(SOURCE MATERIAL):
....

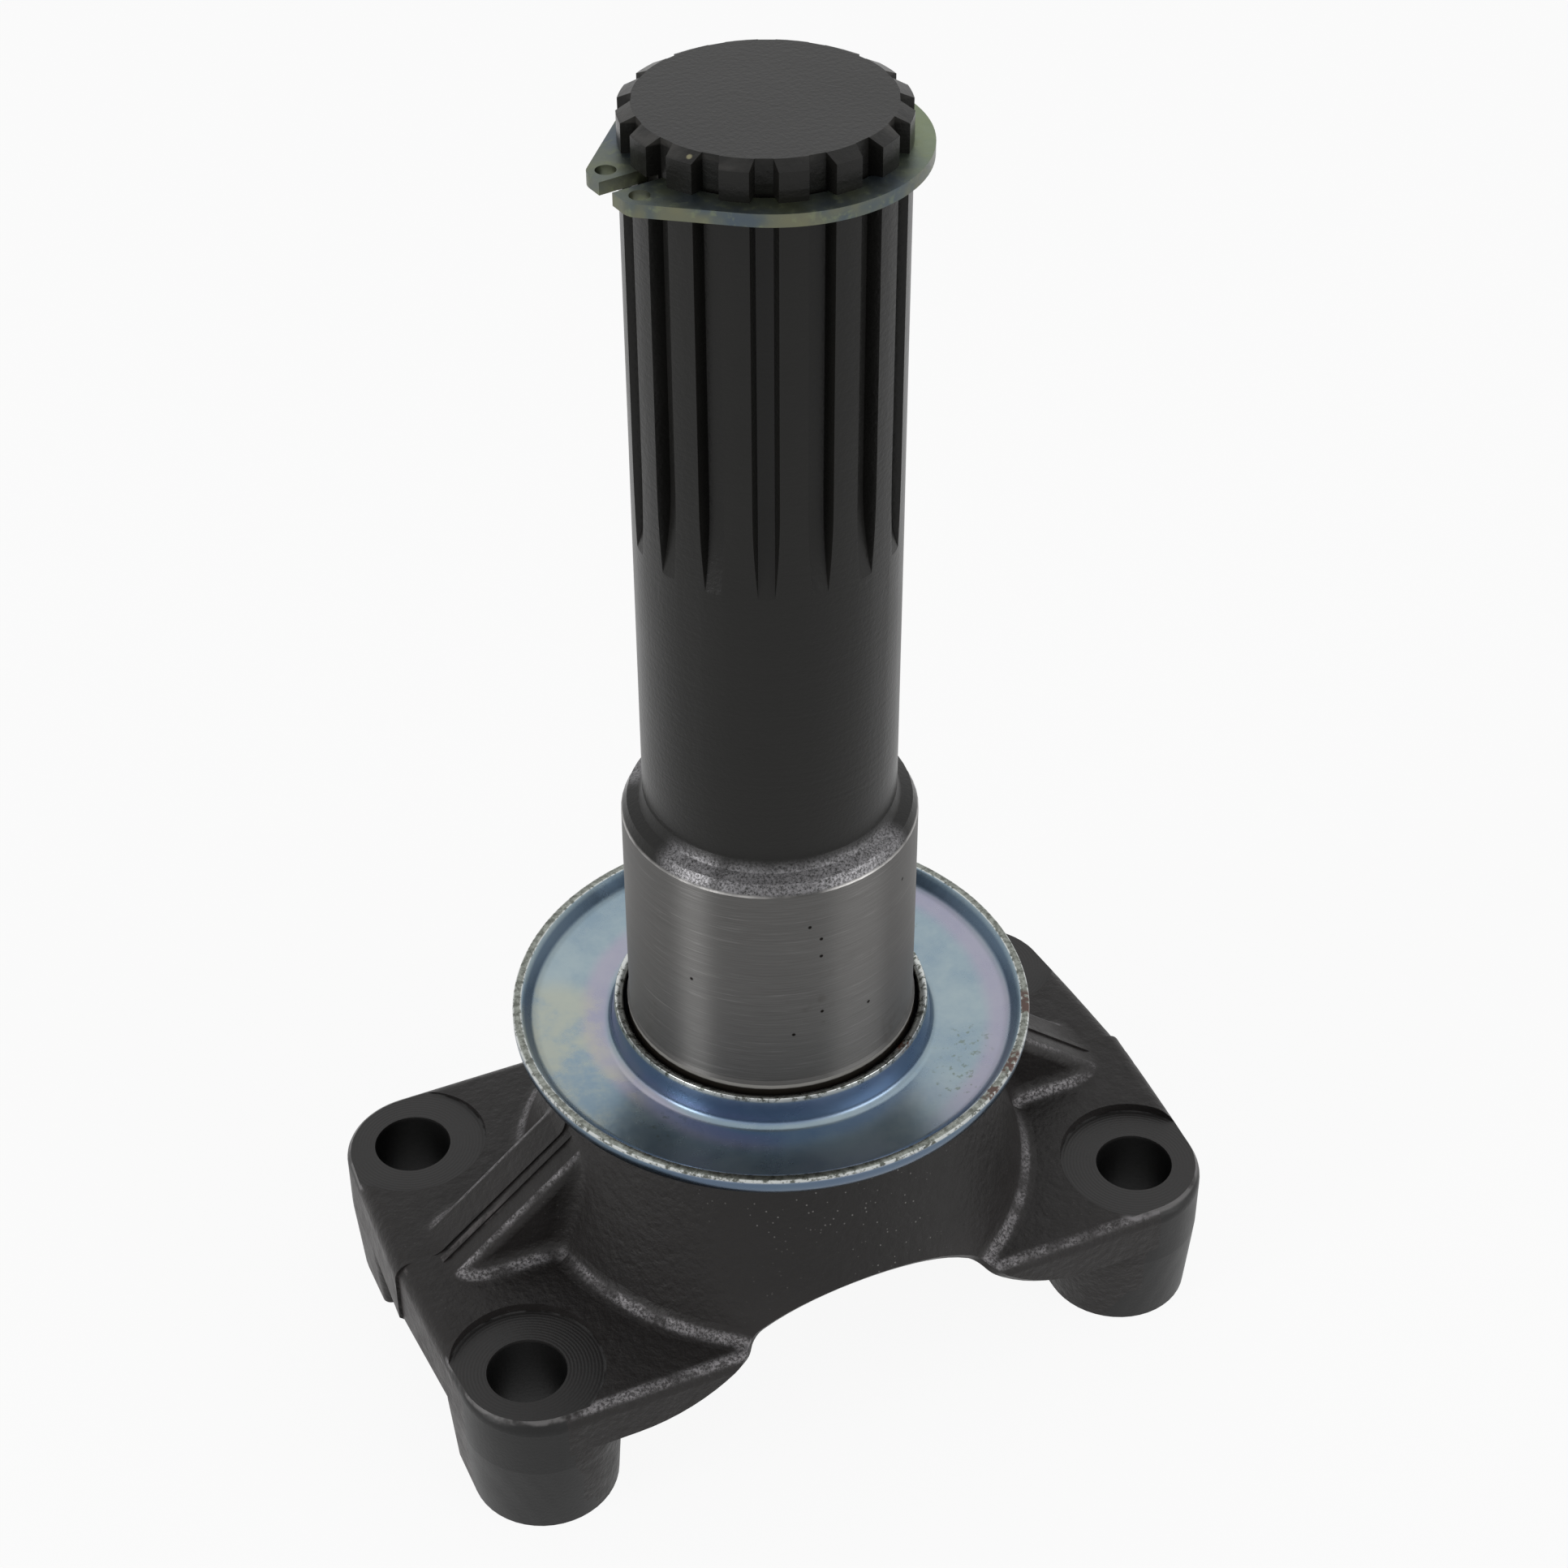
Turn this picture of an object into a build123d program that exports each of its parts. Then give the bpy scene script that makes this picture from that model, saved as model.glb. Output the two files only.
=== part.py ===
from build123d import *
import os
from math import cos, isclose, radians, sin, sqrt, tan

# A wing-type universal-joint yoke, standing on its four legs with the stub shaft up. Z is the
# shaft's axis, the ears lie along X, and the origin is on the axis in the plane of the feet.
# All sizes are in millimetres.

os.makedirs("parts", exist_ok=True)

# Bolt pattern and the machined faces round the holes
bolt_spacing_x = 88.9
bolt_spacing_y = 44.7
bolt_hole_d = 10.4
spotface_r = 10.2
spotface_z = 20.5

# Ears
pad_z = 22.0
ear_underside_z = 11.4
ear_draft = 2.5
ear_end_x = 54.4
ear_half_depth = 32.3
ear_corner_r = 10.5
pad_edge_r = 2.2

# Legs under the ears' corners
leg_draft = 4.0
leg_inner_y = 13.2
leg_corner_r = 2.0
leg_overlap = 3.6

# Gusset rib on top of each ear
rib_width = 11.0
rib_foot_x = 48.2
rib_slope = 39.5
rib_edge_r = 1.6
rib_drop = 4.0

# Arch that clears the cross of the joint
arch_r = 22.2
arch_centre_z = 3.6
arch_lip_r = 24.0
arch_edge = 1.0

# Trimmed flash on the ribs' crests, and the shift between the two die halves
flash_y = -1.2
flash_width = 1.0
flash_height = 0.3
die_shift = 0.45

# Hub, a cone from the shield seat down to the arch
hub_top_z = 45.4
hub_top_r = 27.5
hub_half_angle = 15.6
blend_r = 2.8

# Dust shield, a pressed ring on the seat above the hub
shield_sheet = 1.15
shield_rim_r = 34.0
shield_rim_z = 50.0
shield_lip_flare = 1.5
shield_floor_rise = 1.0
shield_lip_straight = 2.0
collar_bore_r = 19.4
collar_top_z = 51.0
collar_flare = 0.7
collar_edge_drop = 0.5
shield_seat_clearance = 0.03

# Seat, journal, shoulder and neck
seat_top_z = 49.0
seat_step = 0.5
journal_r = 18.6
journal_base_z = 52.1
journal_top_z = 82.4
shoulder_chamfer_r = 0.9
shoulder_chamfer_z = 1.6
neck_fillet_r = 2.0

# Splined end
shaft_r = 15.875
shaft_top_z = 177.7
spline_count = 16
spline_phase = -114.8
spline_depth = 1.65
space_width_top = 3.1
space_width_floor = 1.9
cutter_r = 40.0
cutter_swing = 20.0
spline_length = 53.5
end_chamfer_r = 1.55
end_chamfer_z = 0.8

# Snap ring and its groove
ring_thickness = 1.5
ring_set_back = 4.2
ring_groove_r = 14.6
ring_clearance = 0.05
ring_outer_r = 17.35
ring_offset_x = 0.3
ring_offset_y = -1.15
lug_angle = 189.0
lug_gap = 2.7
lug_width = 4.1
lug_hole_x = 18.6
lug_hole_d = 2.3

# Places worked out from the sizes above
spline_tip_z = shaft_top_z - spline_length
ring_top_z = shaft_top_z - ring_set_back
ring_bottom_z = ring_top_z - ring_thickness
leg_y = ear_half_depth - ear_corner_r
leg_x = ear_end_x - leg_y * tan(radians(ear_draft)) - ear_corner_r / cos(radians(ear_draft))
hub_foot_r = hub_top_r + hub_top_z * tan(radians(hub_half_angle))

# One spline space: a straight run to the shaft's end, and the arc where the cutter leaves
spline_floor_r = shaft_r - spline_depth
full_depth_z = spline_tip_z + sqrt(cutter_r**2 - (cutter_r - spline_depth) ** 2)
with BuildPart() as spline_space:
    with BuildSketch(Plane.XY.offset(full_depth_z)):
        with BuildLine():
            mouth_r = shaft_r + spline_depth
            half_floor = space_width_floor / 2
            half_mouth = space_width_top - half_floor
            Polyline(
                (spline_floor_r, -half_floor),
                (mouth_r, -half_mouth),
                (mouth_r, half_mouth),
                (spline_floor_r, half_floor),
                close=True,
            )
        make_face()
    extrude(amount=shaft_top_z - full_depth_z + spline_depth)
    revolve(
        faces().sort_by(Axis.Z)[0],
        axis=Axis((spline_floor_r + cutter_r, 0, full_depth_z), (0, 1, 0)),
        revolution_arc=-cutter_swing,
    )

# The four legs: round in front, flat towards the middle, and drafted down to their feet
with BuildPart() as legs:
    with BuildSketch(Plane.XY.offset(ear_underside_z)) as leg_plan:
        with GridLocations(2 * leg_x, 2 * leg_y, 2, 2):
            Circle(ear_corner_r)
        with GridLocations(2 * leg_x, 0, 2, 1):
            Rectangle(2 * ear_corner_r, 2 * leg_y)
        Rectangle(2 * ear_end_x, 2 * leg_inner_y, mode=Mode.SUBTRACT)
        corner_limit = leg_inner_y + leg_corner_r
        fillet(leg_plan.vertices().filter_by_position(Axis.Y, -corner_limit, corner_limit), leg_corner_r)
    extrude(amount=-ear_underside_z, taper=leg_draft)
    extrude(leg_plan.sketch, amount=leg_overlap)

with BuildPart() as yoke:
    # Both ears as one slab, its top crowned so that both dies draw off it
    pad_edge_z = pad_z - ear_half_depth * tan(radians(ear_draft))
    with BuildSketch(Plane.YZ):
        with BuildLine():
            Polyline(
                (-ear_half_depth, pad_edge_z),
                (-ear_half_depth, 0),
                (ear_half_depth, 0),
                (ear_half_depth, pad_edge_z),
            )
            ThreePointArc(
                (ear_half_depth, pad_edge_z),
                (0, pad_z),
                (-ear_half_depth, pad_edge_z),
            )
        make_face()
    extrude(amount=ear_end_x, both=True)
    with BuildSketch(Plane.XZ):
        Rectangle(2 * ear_end_x, 4 * pad_z)
    extrude(amount=ear_half_depth, both=True, taper=ear_draft, mode=Mode.INTERSECT)
    fillet(edges().filter_by(Axis.Z).filter_by(lambda e: abs(e.center().Y) > leg_y), ear_corner_r)
    fillet(faces().sort_by(Axis.Z)[-1].edges(), pad_edge_r)

    # Gusset ribs, from the ears' ends up into the hub
    rib_rise = tan(radians(rib_slope))
    rib_top_z = hub_top_z - rib_drop
    rib_top_x = rib_foot_x - (rib_top_z - pad_z) / rib_rise
    root_x = rib_foot_x + rib_drop
    root_z = pad_z - rib_drop * rib_rise
    with BuildSketch(Plane.XZ) as rib_profile:
        with BuildLine():
            Polyline(
                (-root_x, root_z),
                (-rib_top_x, rib_top_z),
                (rib_top_x, rib_top_z),
                (root_x, root_z),
                close=True,
            )
        make_face()
    extrude(amount=rib_width / 2, both=True)
    crest_sine = sin(radians(rib_slope))
    crests = edges().filter_by(lambda e: isclose(abs(e.tangent_at(0.5).Z), crest_sine, abs_tol=1e-6))
    fillet(crests, rib_edge_r)

    # Hub cone, blended into the ears and the ribs
    with BuildSketch(Plane.XZ):
        with BuildLine():
            Polyline(
                (0, 0),
                (hub_foot_r, 0),
                (hub_top_r, hub_top_z),
                (0, hub_top_z),
                close=True,
            )
        make_face()
    revolve(axis=Axis.Z)
    joins = edges().filter_by_position(Axis.Z, pad_edge_z, hub_top_z - blend_r)
    toe_x = rib_foot_x + rib_edge_r
    joins = joins.filter_by_position(Axis.X, -toe_x, toe_x)
    joins = joins.filter_by_position(Axis.Y, -leg_y, leg_y)
    fillet(joins.filter_by(lambda e: e.geom_type != GeomType.LINE or e.center().Z < pad_z + rib_drop), blend_r)

    # Flash left by the trimming die along the ribs' crests
    with BuildSketch(Plane.XZ.offset(-flash_y)):
        add(rib_profile.sketch_local)
        offset(amount=flash_height, kind=Kind.INTERSECTION)
    extrude(amount=flash_width / 2, both=True)

    # Arch through the head, from front to back, and the undersides of the ears beside it
    with BuildSketch(Plane.XZ) as opening:
        with Locations((0, arch_centre_z)):
            Circle(arch_r)
        with Locations((0, ear_underside_z / 2 - pad_z / 2)):
            Rectangle(4 * ear_end_x, ear_underside_z + pad_z)
        lips = opening.vertices().filter_by_position(Axis.X, -arch_r, arch_r)
        fillet(lips.filter_by_position(Axis.Y, 0, pad_z), arch_lip_r)
    extrude(amount=hub_foot_r, both=True, taper=-ear_draft, mode=Mode.SUBTRACT)
    rims = edges(Select.LAST).filter_by(Axis.Z, reverse=True)
    chamfer(rims.filter_by(lambda e: abs(e.center().Y) > ear_half_depth / 2), arch_edge)
    add(legs.part)

    # The front die sat a little to the right of the back one
    front = split(bisect_by=Plane.XZ, keep=Keep.TOP, mode=Mode.PRIVATE)
    back = split(bisect_by=Plane.XZ, keep=Keep.BOTTOM, mode=Mode.PRIVATE)
    add(front.moved(Location((die_shift / 2, 0, 0))), mode=Mode.REPLACE)
    add(back.moved(Location((-die_shift / 2, 0, 0))))

    # Spotfaces and bolt holes
    with BuildSketch(Plane.XY.offset(spotface_z)):
        with GridLocations(bolt_spacing_x, bolt_spacing_y, 2, 2):
            Circle(spotface_r)
    extrude(amount=hub_top_z - spotface_z, mode=Mode.SUBTRACT)
    with GridLocations(bolt_spacing_x, bolt_spacing_y, 2, 2):
        Hole(bolt_hole_d / 2)

    # Seat, journal, shoulder, neck and splined end, turned in one piece
    seat_r = collar_bore_r - shield_seat_clearance
    relief_r = seat_r - seat_step
    shoulder_top_z = journal_top_z + shoulder_chamfer_z
    shoulder_r = journal_r - shoulder_chamfer_r
    neck_inset = neck_fillet_r * (1 - sqrt(0.5))
    groove_z = ring_bottom_z - ring_clearance
    with BuildSketch(Plane.XZ):
        with BuildLine():
            Polyline(
                (0, pad_z),
                (seat_r, pad_z),
                (seat_r, seat_top_z - seat_step),
                (relief_r, seat_top_z),
                (relief_r, journal_base_z - seat_step),
                (journal_r, journal_base_z),
                (journal_r, journal_top_z),
                (shoulder_r, shoulder_top_z),
                (shaft_r + neck_fillet_r, shoulder_top_z),
            )
            Polyline(
                (shaft_r + neck_fillet_r, shoulder_top_z),
                (shaft_r + neck_inset, shoulder_top_z + neck_inset),
                (shaft_r, shoulder_top_z + neck_fillet_r),
                (shaft_r, groove_z),
                (ring_groove_r, groove_z),
                (ring_groove_r, ring_top_z),
                (shaft_r, ring_top_z),
                (shaft_r, shaft_top_z - end_chamfer_z),
                (shaft_r - end_chamfer_r, shaft_top_z),
                (0, shaft_top_z),
                (0, pad_z),
            )
        make_face()
    revolve(axis=Axis.Z)
    with PolarLocations(0, spline_count, start_angle=spline_phase):
        add(spline_space.part, mode=Mode.SUBTRACT)

yoke.part.label = "yoke"
export_step(yoke.part, "parts/yoke.step")

# Dust shield: one sheet drawn up into a collar at the bore and a lip at the rim
with BuildPart() as dust_shield:
    collar_outer_r = collar_bore_r + shield_sheet
    foot_r = collar_outer_r + collar_flare
    floor_z = hub_top_z + shield_sheet
    lip_foot_r = shield_rim_r - shield_sheet - shield_lip_flare
    with BuildSketch(Plane.XZ):
        with BuildLine():
            Polyline(
                (collar_bore_r, hub_top_z),
                (foot_r, hub_top_z),
                (lip_foot_r + shield_sheet, hub_top_z + shield_floor_rise),
                (shield_rim_r, shield_rim_z - shield_lip_straight),
                (shield_rim_r, shield_rim_z),
                (shield_rim_r - shield_sheet, shield_rim_z),
                (lip_foot_r, floor_z + shield_floor_rise),
                (foot_r, floor_z),
                (collar_outer_r, collar_top_z),
                (collar_bore_r, collar_top_z - collar_edge_drop),
                close=True,
            )
        make_face()
    revolve(axis=Axis.Z)

dust_shield.part.label = "dust_shield"
export_step(dust_shield.part, "parts/dust_shield.step")

# Snap ring: an external circlip, its outline drawn tight round the rim and the two lugs
with BuildPart() as snap_ring:
    ring_place = Location((ring_offset_x, ring_offset_y, ring_bottom_z), (0, 0, lug_angle))
    lug_y = (lug_gap + lug_width) / 2
    with BuildSketch(Plane(ring_place)) as ring_outline:
        Circle(ring_outer_r)
        with Locations((lug_hole_x, -lug_y), (lug_hole_x, lug_y)):
            Circle(lug_width / 2)
        make_hull(ring_outline.edges())
        with Locations((lug_hole_x, 0)):
            Rectangle(2 * lug_width, lug_gap, mode=Mode.SUBTRACT)
        with Locations((lug_hole_x, -lug_y), (lug_hole_x, lug_y)):
            Circle(lug_hole_d / 2, mode=Mode.SUBTRACT)
    extrude(amount=ring_thickness)
    with BuildSketch(Plane.XY.offset(ring_bottom_z)):
        Circle(ring_groove_r + ring_clearance)
    extrude(amount=ring_thickness, mode=Mode.SUBTRACT)

snap_ring.part.label = "snap_ring"
export_step(snap_ring.part, "parts/snap_ring.step")
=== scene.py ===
import math

import bmesh
import bpy
from mathutils import Euler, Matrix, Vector


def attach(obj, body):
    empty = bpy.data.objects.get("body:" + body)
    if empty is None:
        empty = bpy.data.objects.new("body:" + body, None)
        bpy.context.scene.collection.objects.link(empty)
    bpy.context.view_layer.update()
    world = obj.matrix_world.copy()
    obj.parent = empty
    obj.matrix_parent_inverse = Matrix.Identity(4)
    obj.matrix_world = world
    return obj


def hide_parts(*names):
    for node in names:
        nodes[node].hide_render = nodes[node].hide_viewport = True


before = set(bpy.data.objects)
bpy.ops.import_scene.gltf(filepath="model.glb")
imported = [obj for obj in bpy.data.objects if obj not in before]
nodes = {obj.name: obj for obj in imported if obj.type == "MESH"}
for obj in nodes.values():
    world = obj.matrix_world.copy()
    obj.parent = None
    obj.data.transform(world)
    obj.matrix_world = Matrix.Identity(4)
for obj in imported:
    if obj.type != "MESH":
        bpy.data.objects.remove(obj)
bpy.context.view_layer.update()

# Yoke. One steel forging, phosphated and oiled black, its shaft and shoulder turned, its journal
# ground and its four bolt seats milled. It is one piece with four finishes, so each face of its
# mesh gets the finish that its surface was left with.
yoke = nodes["yoke"]
seat_x = 0.04445
seat_y = 0.02235
seat_r = 0.0102
seat_z = 0.0205
journal_r = 0.0186
journal_low_z = 0.0521
foot_step = 0.0006
journal_top_z = 0.0824
turned_r = 0.0196
turned_low_z = 0.0453
shoulder_top_z = 0.0866
shaft_end_z = 0.1777
hair = 0.0001


def node_bench(tree, shader):
    """Helpers that add a node to the tree and feed a socket, which may be a name on the shader."""
    def feed(socket, value):
        if isinstance(socket, str):
            socket = shader.inputs[socket]
        if isinstance(value, bpy.types.NodeSocket):
            tree.links.new(value, socket)
        else:
            socket.default_value = value

    def add(kind, *inputs, **settings):
        node = tree.nodes.new(kind)
        for key, value in settings.items():
            setattr(node, key, value)
        for socket, value in zip(node.inputs, inputs):
            feed(socket, value)
        return node

    return add, feed


def new_finish(name):
    """A new material, with the helpers for its nodes."""
    finish = bpy.data.materials.new(name)
    finish.use_nodes = True
    return finish, *node_bench(finish.node_tree, finish.node_tree.nodes["Principled BSDF"])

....

(WHAT TO PRODUCE): Repeat, exactly and only, the lines from the beginning of the material through the line that contains "neck_fillet_r = 2.0".

(THE REPLY):
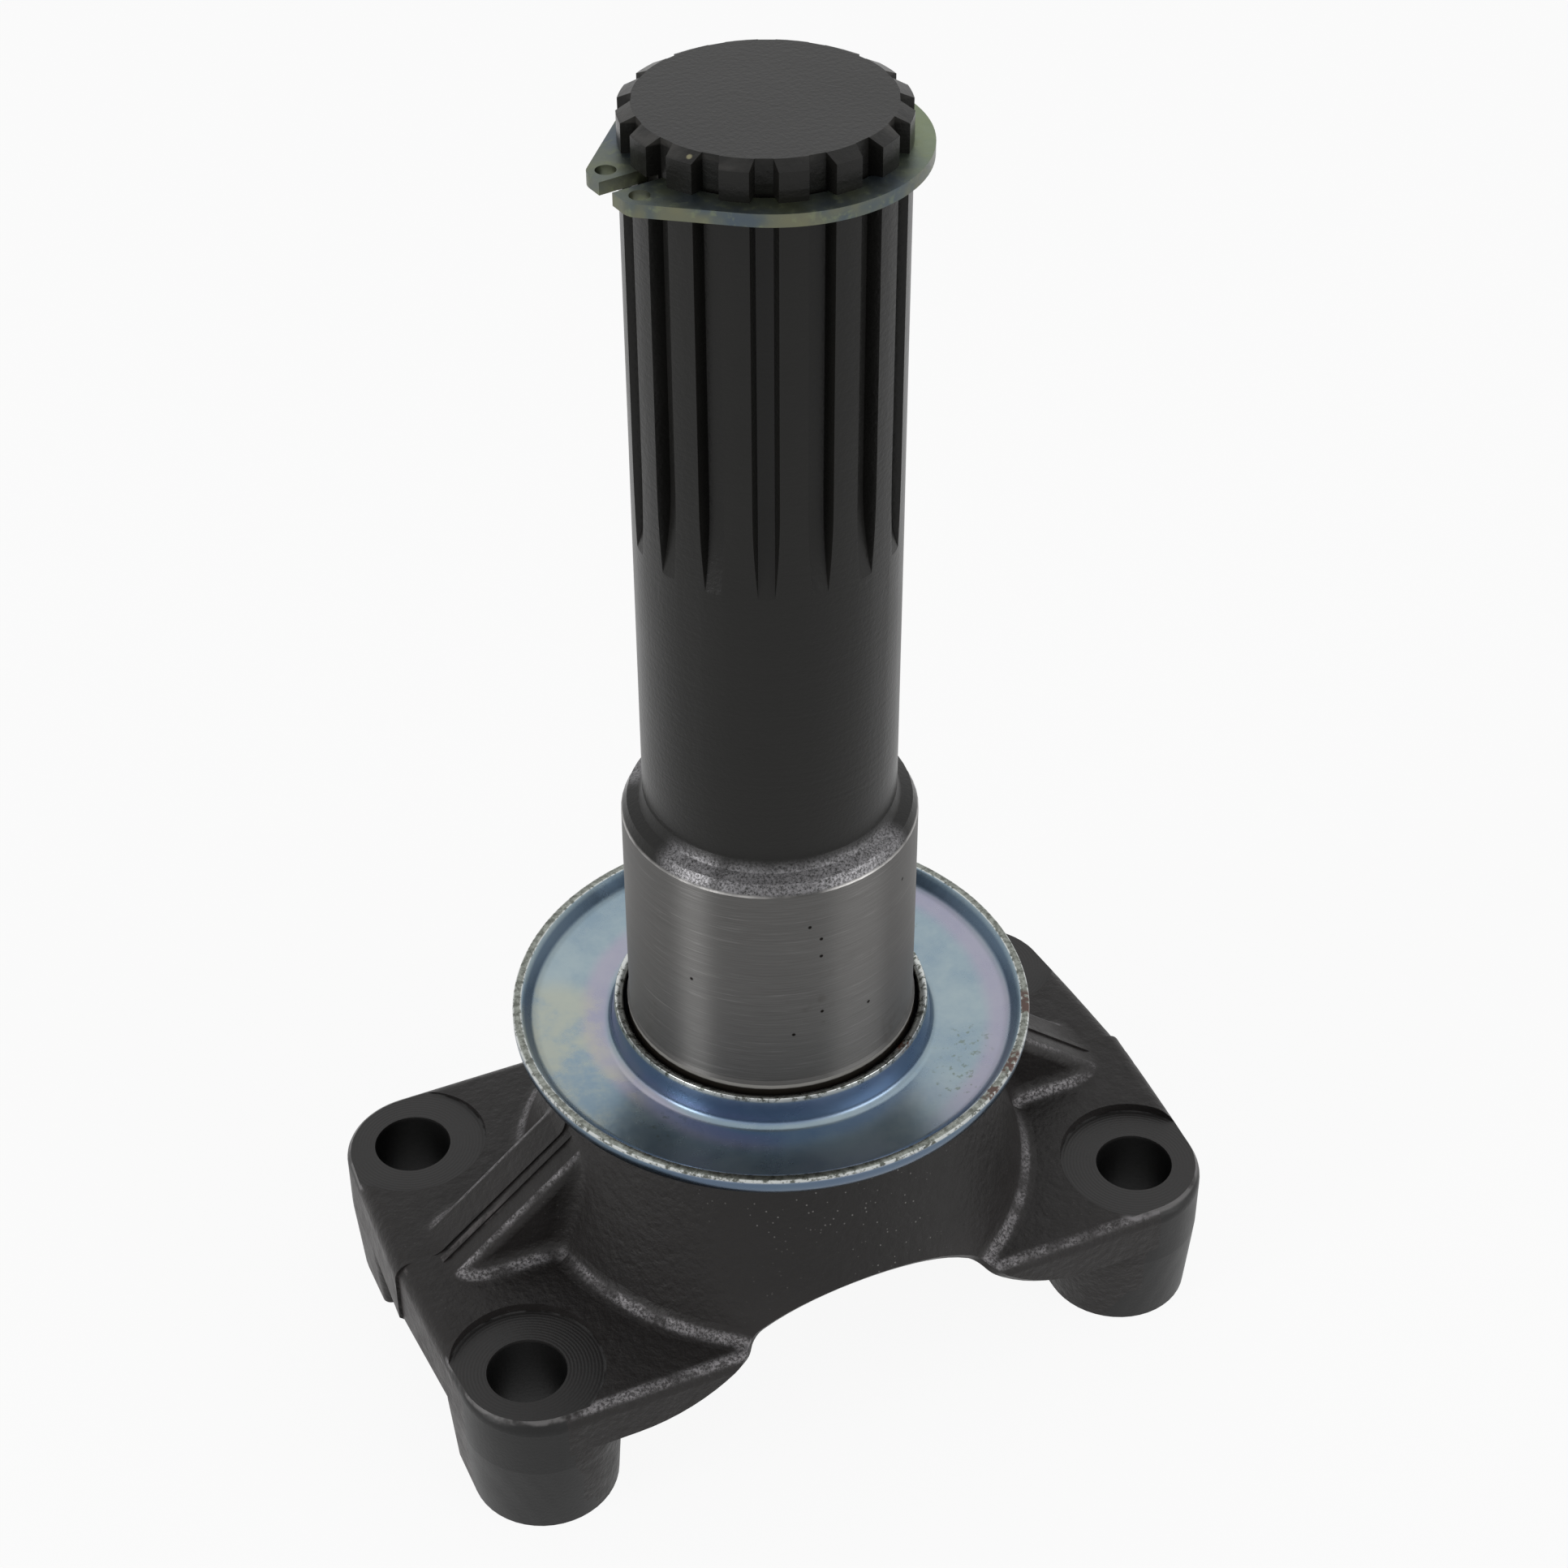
Turn this picture of an object into a build123d program that exports each of its parts. Then give the bpy scene script that makes this picture from that model, saved as model.glb. Output the two files only.
=== part.py ===
from build123d import *
import os
from math import cos, isclose, radians, sin, sqrt, tan

# A wing-type universal-joint yoke, standing on its four legs with the stub shaft up. Z is the
# shaft's axis, the ears lie along X, and the origin is on the axis in the plane of the feet.
# All sizes are in millimetres.

os.makedirs("parts", exist_ok=True)

# Bolt pattern and the machined faces round the holes
bolt_spacing_x = 88.9
bolt_spacing_y = 44.7
bolt_hole_d = 10.4
spotface_r = 10.2
spotface_z = 20.5

# Ears
pad_z = 22.0
ear_underside_z = 11.4
ear_draft = 2.5
ear_end_x = 54.4
ear_half_depth = 32.3
ear_corner_r = 10.5
pad_edge_r = 2.2

# Legs under the ears' corners
leg_draft = 4.0
leg_inner_y = 13.2
leg_corner_r = 2.0
leg_overlap = 3.6

# Gusset rib on top of each ear
rib_width = 11.0
rib_foot_x = 48.2
rib_slope = 39.5
rib_edge_r = 1.6
rib_drop = 4.0

# Arch that clears the cross of the joint
arch_r = 22.2
arch_centre_z = 3.6
arch_lip_r = 24.0
arch_edge = 1.0

# Trimmed flash on the ribs' crests, and the shift between the two die halves
flash_y = -1.2
flash_width = 1.0
flash_height = 0.3
die_shift = 0.45

# Hub, a cone from the shield seat down to the arch
hub_top_z = 45.4
hub_top_r = 27.5
hub_half_angle = 15.6
blend_r = 2.8

# Dust shield, a pressed ring on the seat above the hub
shield_sheet = 1.15
shield_rim_r = 34.0
shield_rim_z = 50.0
shield_lip_flare = 1.5
shield_floor_rise = 1.0
shield_lip_straight = 2.0
collar_bore_r = 19.4
collar_top_z = 51.0
collar_flare = 0.7
collar_edge_drop = 0.5
shield_seat_clearance = 0.03

# Seat, journal, shoulder and neck
seat_top_z = 49.0
seat_step = 0.5
journal_r = 18.6
journal_base_z = 52.1
journal_top_z = 82.4
shoulder_chamfer_r = 0.9
shoulder_chamfer_z = 1.6
neck_fillet_r = 2.0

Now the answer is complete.